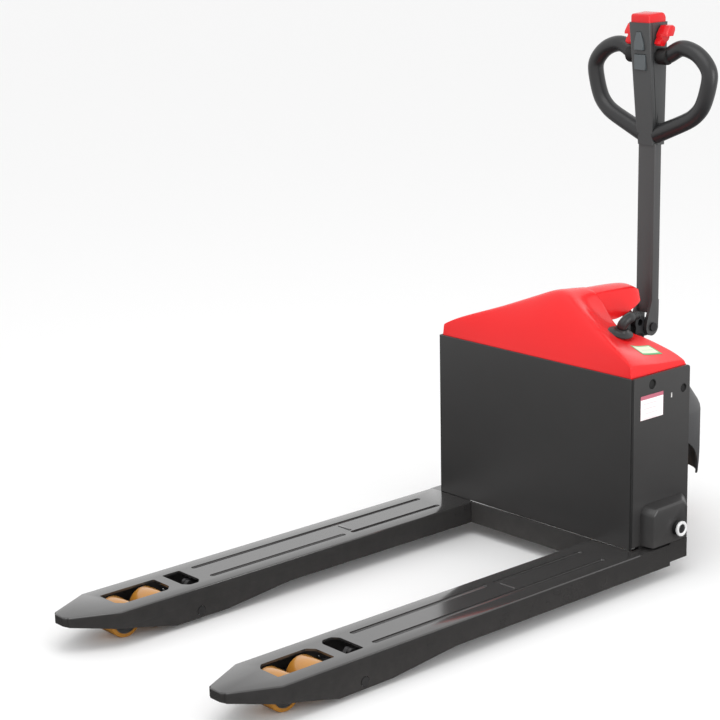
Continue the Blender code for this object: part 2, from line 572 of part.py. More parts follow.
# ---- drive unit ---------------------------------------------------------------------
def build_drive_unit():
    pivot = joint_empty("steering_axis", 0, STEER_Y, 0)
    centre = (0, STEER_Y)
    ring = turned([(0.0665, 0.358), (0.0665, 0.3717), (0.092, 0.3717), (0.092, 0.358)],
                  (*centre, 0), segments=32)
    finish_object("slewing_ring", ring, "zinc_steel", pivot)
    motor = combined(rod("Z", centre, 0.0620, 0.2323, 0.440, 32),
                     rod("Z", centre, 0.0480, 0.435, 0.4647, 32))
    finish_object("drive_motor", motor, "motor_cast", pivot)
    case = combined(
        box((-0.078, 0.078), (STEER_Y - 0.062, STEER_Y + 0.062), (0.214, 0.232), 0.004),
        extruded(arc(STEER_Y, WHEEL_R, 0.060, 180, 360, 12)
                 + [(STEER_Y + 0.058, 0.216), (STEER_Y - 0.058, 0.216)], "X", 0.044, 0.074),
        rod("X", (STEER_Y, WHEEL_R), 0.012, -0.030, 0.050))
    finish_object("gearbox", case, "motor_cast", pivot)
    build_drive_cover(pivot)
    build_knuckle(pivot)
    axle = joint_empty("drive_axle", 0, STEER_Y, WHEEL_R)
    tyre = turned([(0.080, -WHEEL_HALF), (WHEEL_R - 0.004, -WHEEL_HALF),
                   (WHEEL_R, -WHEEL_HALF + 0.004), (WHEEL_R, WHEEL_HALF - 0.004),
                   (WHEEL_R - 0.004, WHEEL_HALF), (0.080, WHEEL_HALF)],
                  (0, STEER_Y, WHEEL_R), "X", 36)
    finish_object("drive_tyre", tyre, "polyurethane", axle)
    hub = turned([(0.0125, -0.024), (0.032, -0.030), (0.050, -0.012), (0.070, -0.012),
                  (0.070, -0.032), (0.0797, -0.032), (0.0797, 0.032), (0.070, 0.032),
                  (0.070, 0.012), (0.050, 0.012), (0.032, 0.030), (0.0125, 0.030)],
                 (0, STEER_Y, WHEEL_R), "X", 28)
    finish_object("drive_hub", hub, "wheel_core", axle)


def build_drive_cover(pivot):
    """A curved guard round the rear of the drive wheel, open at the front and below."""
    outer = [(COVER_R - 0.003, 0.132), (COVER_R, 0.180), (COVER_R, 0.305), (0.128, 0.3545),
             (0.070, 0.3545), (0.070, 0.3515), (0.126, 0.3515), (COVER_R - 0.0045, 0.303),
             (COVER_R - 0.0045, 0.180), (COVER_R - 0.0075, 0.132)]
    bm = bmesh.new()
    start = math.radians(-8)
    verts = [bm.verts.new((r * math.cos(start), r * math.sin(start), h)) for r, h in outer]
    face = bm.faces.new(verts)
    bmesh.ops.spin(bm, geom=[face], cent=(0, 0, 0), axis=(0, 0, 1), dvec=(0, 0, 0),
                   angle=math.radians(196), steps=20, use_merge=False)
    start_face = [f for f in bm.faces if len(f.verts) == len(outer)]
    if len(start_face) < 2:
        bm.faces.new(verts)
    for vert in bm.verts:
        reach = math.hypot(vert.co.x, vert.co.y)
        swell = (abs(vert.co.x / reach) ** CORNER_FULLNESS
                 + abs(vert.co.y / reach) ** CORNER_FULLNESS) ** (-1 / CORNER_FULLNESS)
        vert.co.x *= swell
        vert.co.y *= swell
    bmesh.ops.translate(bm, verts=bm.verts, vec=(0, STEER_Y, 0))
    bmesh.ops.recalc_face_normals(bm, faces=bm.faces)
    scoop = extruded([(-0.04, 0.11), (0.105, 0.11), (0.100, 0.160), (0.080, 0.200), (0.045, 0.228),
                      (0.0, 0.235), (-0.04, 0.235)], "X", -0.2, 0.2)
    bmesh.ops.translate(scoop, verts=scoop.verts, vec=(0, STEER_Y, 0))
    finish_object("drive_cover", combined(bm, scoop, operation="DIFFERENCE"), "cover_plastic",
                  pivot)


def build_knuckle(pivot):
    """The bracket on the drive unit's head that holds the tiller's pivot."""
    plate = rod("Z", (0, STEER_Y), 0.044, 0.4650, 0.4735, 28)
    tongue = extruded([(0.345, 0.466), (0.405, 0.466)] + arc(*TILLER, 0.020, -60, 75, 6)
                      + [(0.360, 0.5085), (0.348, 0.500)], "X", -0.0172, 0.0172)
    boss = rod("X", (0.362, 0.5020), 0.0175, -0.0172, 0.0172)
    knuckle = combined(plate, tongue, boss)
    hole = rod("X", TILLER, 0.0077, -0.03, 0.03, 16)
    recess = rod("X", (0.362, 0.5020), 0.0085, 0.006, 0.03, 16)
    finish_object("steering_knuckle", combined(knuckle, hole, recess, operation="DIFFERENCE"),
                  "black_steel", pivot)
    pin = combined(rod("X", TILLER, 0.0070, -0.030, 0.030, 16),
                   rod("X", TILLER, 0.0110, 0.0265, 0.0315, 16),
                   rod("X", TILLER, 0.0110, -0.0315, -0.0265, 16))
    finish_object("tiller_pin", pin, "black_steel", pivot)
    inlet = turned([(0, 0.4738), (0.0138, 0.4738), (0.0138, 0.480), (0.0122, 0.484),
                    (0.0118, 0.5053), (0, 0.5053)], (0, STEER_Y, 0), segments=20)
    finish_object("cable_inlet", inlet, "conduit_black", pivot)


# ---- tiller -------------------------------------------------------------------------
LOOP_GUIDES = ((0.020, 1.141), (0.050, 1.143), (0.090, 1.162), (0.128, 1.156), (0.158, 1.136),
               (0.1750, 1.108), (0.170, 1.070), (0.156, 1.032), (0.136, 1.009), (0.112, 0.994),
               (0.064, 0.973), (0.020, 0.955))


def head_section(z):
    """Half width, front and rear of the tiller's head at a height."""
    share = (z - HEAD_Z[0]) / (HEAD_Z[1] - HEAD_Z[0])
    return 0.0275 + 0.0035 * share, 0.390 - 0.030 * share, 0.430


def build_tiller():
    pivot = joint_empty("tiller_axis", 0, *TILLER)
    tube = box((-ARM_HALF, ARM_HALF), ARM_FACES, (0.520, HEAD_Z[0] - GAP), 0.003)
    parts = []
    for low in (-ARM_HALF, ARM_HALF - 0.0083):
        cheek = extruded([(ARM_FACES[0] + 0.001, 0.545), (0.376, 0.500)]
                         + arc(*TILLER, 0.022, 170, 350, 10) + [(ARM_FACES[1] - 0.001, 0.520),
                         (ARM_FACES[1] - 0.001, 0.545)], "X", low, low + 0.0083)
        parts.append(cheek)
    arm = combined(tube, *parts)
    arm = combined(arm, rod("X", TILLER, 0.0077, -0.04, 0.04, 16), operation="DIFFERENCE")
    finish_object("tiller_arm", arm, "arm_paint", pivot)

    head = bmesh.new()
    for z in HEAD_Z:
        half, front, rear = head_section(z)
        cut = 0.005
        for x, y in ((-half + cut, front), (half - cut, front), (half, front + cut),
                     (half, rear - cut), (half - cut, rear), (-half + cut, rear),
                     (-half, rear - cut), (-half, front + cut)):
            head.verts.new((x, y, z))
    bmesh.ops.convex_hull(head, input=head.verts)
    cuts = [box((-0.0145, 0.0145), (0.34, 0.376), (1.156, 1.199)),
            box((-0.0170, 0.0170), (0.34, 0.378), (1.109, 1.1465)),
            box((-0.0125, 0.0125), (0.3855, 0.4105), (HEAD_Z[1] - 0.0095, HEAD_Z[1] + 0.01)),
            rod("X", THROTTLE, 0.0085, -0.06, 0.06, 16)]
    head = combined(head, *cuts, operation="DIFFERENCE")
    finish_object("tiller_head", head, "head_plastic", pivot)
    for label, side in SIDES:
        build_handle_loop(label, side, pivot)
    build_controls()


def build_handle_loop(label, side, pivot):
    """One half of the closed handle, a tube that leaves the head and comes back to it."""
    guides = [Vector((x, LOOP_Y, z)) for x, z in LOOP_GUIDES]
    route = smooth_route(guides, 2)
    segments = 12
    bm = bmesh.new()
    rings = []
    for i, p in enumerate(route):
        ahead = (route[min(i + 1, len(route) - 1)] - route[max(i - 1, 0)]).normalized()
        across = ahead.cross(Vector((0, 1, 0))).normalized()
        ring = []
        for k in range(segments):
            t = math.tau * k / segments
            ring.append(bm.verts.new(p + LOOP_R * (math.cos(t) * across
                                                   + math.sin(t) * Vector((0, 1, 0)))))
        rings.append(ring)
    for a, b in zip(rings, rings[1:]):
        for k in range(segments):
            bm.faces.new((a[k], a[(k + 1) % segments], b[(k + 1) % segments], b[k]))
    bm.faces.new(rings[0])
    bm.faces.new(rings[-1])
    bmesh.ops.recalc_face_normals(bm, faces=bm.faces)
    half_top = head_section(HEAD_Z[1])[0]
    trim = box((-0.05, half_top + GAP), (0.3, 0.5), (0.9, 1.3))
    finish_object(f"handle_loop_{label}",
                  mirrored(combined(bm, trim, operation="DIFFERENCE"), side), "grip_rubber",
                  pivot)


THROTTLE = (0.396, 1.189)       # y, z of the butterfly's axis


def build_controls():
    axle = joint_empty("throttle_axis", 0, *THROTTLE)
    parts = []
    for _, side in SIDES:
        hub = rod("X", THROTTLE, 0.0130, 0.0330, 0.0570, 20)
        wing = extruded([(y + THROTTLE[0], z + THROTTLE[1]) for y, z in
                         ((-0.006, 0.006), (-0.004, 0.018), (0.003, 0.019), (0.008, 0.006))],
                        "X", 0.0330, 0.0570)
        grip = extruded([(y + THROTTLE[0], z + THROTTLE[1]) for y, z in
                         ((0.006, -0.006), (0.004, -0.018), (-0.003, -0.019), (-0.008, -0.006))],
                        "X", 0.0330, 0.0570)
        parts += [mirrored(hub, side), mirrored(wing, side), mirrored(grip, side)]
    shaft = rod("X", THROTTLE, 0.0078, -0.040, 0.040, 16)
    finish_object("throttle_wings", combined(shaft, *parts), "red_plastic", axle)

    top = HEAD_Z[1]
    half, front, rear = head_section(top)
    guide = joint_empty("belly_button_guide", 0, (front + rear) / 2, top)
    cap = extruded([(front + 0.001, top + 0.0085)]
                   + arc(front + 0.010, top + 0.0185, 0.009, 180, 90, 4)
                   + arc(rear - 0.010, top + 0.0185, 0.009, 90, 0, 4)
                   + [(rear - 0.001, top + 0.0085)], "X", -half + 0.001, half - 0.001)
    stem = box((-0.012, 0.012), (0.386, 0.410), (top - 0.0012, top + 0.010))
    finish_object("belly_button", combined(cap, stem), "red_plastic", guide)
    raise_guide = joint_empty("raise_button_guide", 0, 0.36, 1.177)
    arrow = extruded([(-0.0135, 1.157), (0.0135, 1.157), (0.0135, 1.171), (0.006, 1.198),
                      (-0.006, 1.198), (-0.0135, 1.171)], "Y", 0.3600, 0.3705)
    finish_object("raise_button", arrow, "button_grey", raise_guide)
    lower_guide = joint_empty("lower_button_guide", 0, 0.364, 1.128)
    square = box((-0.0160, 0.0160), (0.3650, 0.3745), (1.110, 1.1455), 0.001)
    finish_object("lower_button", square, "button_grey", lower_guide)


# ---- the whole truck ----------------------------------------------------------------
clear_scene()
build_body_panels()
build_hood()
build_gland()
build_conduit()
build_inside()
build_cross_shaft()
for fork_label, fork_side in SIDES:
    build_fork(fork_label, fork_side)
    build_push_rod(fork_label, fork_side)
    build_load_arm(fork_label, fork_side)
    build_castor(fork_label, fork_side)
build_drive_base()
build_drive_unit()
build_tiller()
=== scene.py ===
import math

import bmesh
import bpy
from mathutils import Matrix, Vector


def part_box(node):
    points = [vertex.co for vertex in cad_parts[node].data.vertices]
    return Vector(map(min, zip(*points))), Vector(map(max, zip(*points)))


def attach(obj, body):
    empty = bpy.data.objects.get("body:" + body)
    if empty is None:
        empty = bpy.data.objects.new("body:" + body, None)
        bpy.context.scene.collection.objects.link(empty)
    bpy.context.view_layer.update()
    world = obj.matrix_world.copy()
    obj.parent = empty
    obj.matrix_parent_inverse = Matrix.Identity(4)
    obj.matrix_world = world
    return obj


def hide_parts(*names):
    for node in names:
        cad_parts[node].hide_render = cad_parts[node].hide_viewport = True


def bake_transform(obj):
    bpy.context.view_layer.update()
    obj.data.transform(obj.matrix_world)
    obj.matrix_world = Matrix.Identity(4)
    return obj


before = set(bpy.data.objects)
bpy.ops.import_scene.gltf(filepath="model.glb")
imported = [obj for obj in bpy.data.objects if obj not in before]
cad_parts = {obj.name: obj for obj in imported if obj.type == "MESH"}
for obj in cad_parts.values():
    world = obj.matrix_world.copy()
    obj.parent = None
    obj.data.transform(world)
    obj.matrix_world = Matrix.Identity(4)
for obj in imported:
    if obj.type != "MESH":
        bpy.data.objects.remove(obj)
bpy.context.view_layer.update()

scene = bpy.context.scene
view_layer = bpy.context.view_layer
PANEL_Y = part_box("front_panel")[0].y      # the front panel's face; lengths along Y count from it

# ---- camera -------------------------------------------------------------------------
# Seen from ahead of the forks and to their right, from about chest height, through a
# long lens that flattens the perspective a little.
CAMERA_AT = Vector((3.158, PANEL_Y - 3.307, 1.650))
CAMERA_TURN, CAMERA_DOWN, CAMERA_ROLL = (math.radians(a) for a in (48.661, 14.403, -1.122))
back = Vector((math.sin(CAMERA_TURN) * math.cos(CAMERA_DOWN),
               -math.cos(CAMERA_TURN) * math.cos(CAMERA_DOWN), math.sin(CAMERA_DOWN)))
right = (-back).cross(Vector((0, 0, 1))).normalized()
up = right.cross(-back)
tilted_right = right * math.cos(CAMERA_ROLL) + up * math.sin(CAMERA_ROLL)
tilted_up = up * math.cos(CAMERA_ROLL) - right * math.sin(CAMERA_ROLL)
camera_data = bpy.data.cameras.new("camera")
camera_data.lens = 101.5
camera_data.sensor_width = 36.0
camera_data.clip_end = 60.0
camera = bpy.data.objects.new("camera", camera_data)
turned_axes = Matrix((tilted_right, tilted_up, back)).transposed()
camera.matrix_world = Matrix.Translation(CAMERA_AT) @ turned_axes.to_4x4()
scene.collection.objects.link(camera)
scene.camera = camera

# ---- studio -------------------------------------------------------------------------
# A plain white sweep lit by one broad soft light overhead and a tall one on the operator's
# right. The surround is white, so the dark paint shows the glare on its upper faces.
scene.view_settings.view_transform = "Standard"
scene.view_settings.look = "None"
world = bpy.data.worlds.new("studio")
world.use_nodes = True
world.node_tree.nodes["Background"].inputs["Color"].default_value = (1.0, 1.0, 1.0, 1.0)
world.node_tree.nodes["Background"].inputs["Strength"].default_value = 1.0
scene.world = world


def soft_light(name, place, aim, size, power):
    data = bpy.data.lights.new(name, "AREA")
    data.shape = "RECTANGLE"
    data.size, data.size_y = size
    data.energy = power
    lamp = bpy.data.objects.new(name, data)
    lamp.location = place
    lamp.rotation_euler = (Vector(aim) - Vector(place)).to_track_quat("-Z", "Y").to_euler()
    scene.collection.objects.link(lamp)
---
» To do
Nothing but the lines from the one with "# ---- the whole" through the one with "count from it" should be repeated, and each exactly.

» Solution for this exercise
# ---- the whole truck ----------------------------------------------------------------
clear_scene()
build_body_panels()
build_hood()
build_gland()
build_conduit()
build_inside()
build_cross_shaft()
for fork_label, fork_side in SIDES:
    build_fork(fork_label, fork_side)
    build_push_rod(fork_label, fork_side)
    build_load_arm(fork_label, fork_side)
    build_castor(fork_label, fork_side)
build_drive_base()
build_drive_unit()
build_tiller()
=== scene.py ===
import math

import bmesh
import bpy
from mathutils import Matrix, Vector


def part_box(node):
    points = [vertex.co for vertex in cad_parts[node].data.vertices]
    return Vector(map(min, zip(*points))), Vector(map(max, zip(*points)))


def attach(obj, body):
    empty = bpy.data.objects.get("body:" + body)
    if empty is None:
        empty = bpy.data.objects.new("body:" + body, None)
        bpy.context.scene.collection.objects.link(empty)
    bpy.context.view_layer.update()
    world = obj.matrix_world.copy()
    obj.parent = empty
    obj.matrix_parent_inverse = Matrix.Identity(4)
    obj.matrix_world = world
    return obj


def hide_parts(*names):
    for node in names:
        cad_parts[node].hide_render = cad_parts[node].hide_viewport = True


def bake_transform(obj):
    bpy.context.view_layer.update()
    obj.data.transform(obj.matrix_world)
    obj.matrix_world = Matrix.Identity(4)
    return obj


before = set(bpy.data.objects)
bpy.ops.import_scene.gltf(filepath="model.glb")
imported = [obj for obj in bpy.data.objects if obj not in before]
cad_parts = {obj.name: obj for obj in imported if obj.type == "MESH"}
for obj in cad_parts.values():
    world = obj.matrix_world.copy()
    obj.parent = None
    obj.data.transform(world)
    obj.matrix_world = Matrix.Identity(4)
for obj in imported:
    if obj.type != "MESH":
        bpy.data.objects.remove(obj)
bpy.context.view_layer.update()

scene = bpy.context.scene
view_layer = bpy.context.view_layer
PANEL_Y = part_box("front_panel")[0].y      # the front panel's face; lengths along Y count from it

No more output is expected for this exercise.